An Interim Evaluation of the Law on the Reflection Period
Our ICGI colleagues Mieke Olaerts, Tom Vos, Bastiaan Kemp, Constantijn van Aartsen, and Rob Bauer published a study on the Law on the Reflection Period, commissioned by the WODC.
This research project is an interim evaluation of the Law on the Reflection Period. This allows the management board of Dutch listed companies, with the approval of the supervisory board, to invoke a reflection period of up to 250 days when shareholders put on the agenda the appointment, suspension or dismissal (or an amendment to the articles of association of provisions relating to the appointment, suspension or dismissal) of members of the management or supervisory board, or when a public offer has been announced or made (Art. 2:114b of the Dutch Civil Code). The provision applies to all Dutch companies whose shares are listed at a stock exchange in the Netherlands or at a foreign stock exchange.

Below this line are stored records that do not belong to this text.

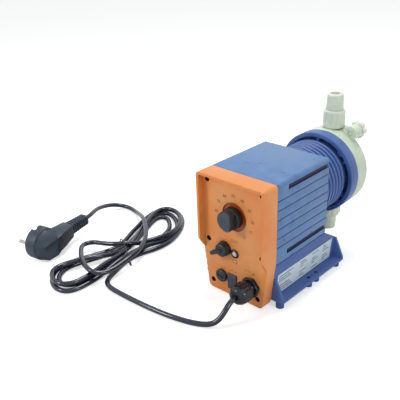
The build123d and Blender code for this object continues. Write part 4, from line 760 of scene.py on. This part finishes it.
nickel = finish("nickel_pin", (176, 172, 164), (198, 195, 188), (0.16, 0.26), 200.0, 2500.0, 0.000005, 1.0)
dress("plug_pins", nickel)

# ---------------------------------------------------------------- inside parts
# Everything behind the panel and inside the drive: turned steel, sintered bronze,
# copper winding, a green board, rubber seals, ceramic balls and black mouldings.
steel = finish("turned_steel", (132, 132, 136), (158, 158, 162), (0.25, 0.4), 120.0, 2000.0, 0.00001, 1.0)
bronze = finish("sintered_bronze", (150, 112, 62), (172, 132, 78), (0.4, 0.55), 200.0, 2000.0, 0.00002, 1.0)
copper = finish("enamelled_copper", (158, 82, 42), (184, 100, 54), (0.25, 0.4), 200.0, 2000.0, 0.00003, 1.0)
board_green = finish("board_green", (20, 78, 44), (28, 92, 54), (0.35, 0.5), 120.0)
rubber = finish("black_rubber", (18, 18, 20), (26, 26, 28), (0.6, 0.75), 120.0)
faced_rubber = finish("faced_rubber", (186, 184, 176), (202, 200, 192), (0.45, 0.6), 120.0)
ceramic = finish("ceramic", (228, 227, 222), (238, 237, 232), (0.12, 0.2), 120.0)
for material, nodes in (
        (steel, ("stroke_spindle", "stop_pin", "solenoid_pot", "fixed_core", "armature", "push_rod",
                 "return_spring", "diaphragm_disc")),
        (bronze, ("stop_bush", "guide_bush")),
        (copper, ("coil_winding",)),
        (board_green, ("circuit_board",)),
        (black, ("rotary_switch", "fuse_holder", "gland_locknut", "coil_bobbin", "board_parts")),
        (rubber, ("gland_seal", "discharge_seal", "suction_seal")),
        (faced_rubber, ("diaphragm",)),
        (ceramic, ("discharge_ball", "suction_ball")),
        (valve_white, ("discharge_seat", "suction_seat"))):
    for node in nodes:
        dress(node, material)

# ---------------------------------------------------------------- return spring
# Wound steel wire between the armature and the fixed core's pocket, set in the scene as a copy of the spring's
# own mesh.
spring_coils = bpy.data.objects.new("return_spring_coils", frame["nodes"]["return_spring"].data.copy())
bpy.context.collection.objects.link(spring_coils)
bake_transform(spring_coils)
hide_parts("return_spring")
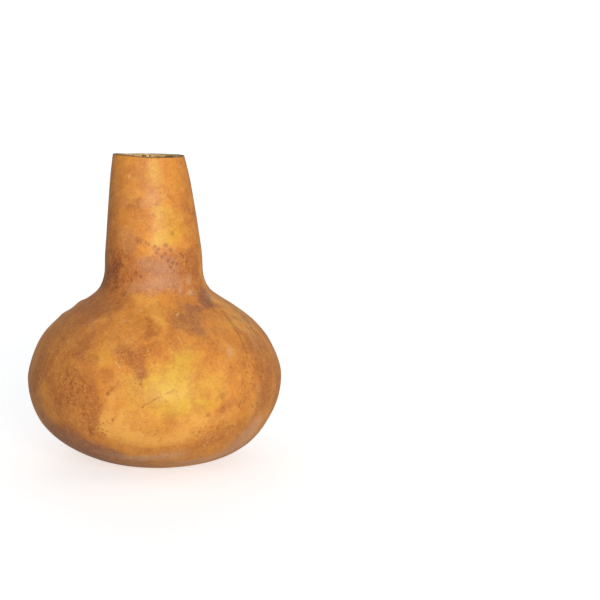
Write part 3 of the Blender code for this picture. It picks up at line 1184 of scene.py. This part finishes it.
    def grown(self, radii: Array, heights: Array, skin_radii: Array, skin_heights: Array, bearings: Array) -> Array:
        """Places points on the uneven gourd.

        Args:
            radii: each point's own radius on the turned outline.
            heights: each point's own height.
            skin_radii: the radius of the skin outside it, which sets how it is moved.
            skin_heights: the height of the skin outside it.
            bearings: each point's bearing, in radians.

        Returns:
            The points, as an array with X, Y and Z last.
        """
        moved = skin_radii * self.lobes(bearings, skin_heights)
        moved = moved - self.ground_flat(skin_radii, bearings, skin_heights)
        radius = np.where(skin_radii > self.rest_radius, radii + moved, radii)
        middle_x, middle_y = self.middle(skin_heights)
        wave = np.sin(2 * bearings + self.cut_wave_bearing)
        wave = wave + self.cut_ripple_share * np.sin(self.cut_ripples * bearings)
        cut = self.cut_tilt * np.cos(bearings - self.cut_tilt_bearing) + self.cut_wave * wave
        lift = cut * smooth_step(skin_heights, self.height - self.cut_wave_depth, self.height)
        x = middle_x + radius * np.cos(bearings)
        y = middle_y + radius * np.sin(bearings)
        return np.stack([x, y, heights + lift + 0 * bearings], -1)

    def on_skin(self, bearing: float, height: float) -> Array:
        """Finds a point of the skin.

        Args:
            bearing: its bearing, in degrees.
            height: its height on the turned outline, in metres.

        Returns:
            Its X, Y and Z.
        """
        radii, heights = self.side(self.samples)
        at = np.array([np.interp(height, heights, radii)]), np.array([height])
        return self.grown(*at, *at, np.radians([bearing]))[0]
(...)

According to the explanatory memorandum, the purpose of invoking a reflection period is to enable better decision-making that takes into account the interests of various stakeholders. One of the expectations at the time of drafting was that not only invoking the reflection period will have such an effect, but that the mere possibility of invoking the reflection period may (already) achieve a better result for stakeholders (the so-called preventive effect).
The research project focuses on the following research questions:
- What is the intended purpose of the reflection period, and in what way should that purpose be achieved with which safeguards?
- How often, in what manner and why has the reflection period been applied and has there been concurrence with other defensive measures?
- Does the reflection period have a preventive effect? If so, how; if not, why not?
- To what extent is there a link between the (preventive) effect of the reflection period and the investment and incorporation climate in the Netherlands?
To answer the research questions, the literature was studied, a survey and interviews were conducted, and data were collected on the possible application of the reflection period by Dutch companies (listed domestically and abroad), takeover bids (including non-financial covenants), defensive measures, shareholder activism, new listings of Dutch companies on Euronext markets, cross-border reincorporations, and the reaction of stock markets to the introduction of the reflection period.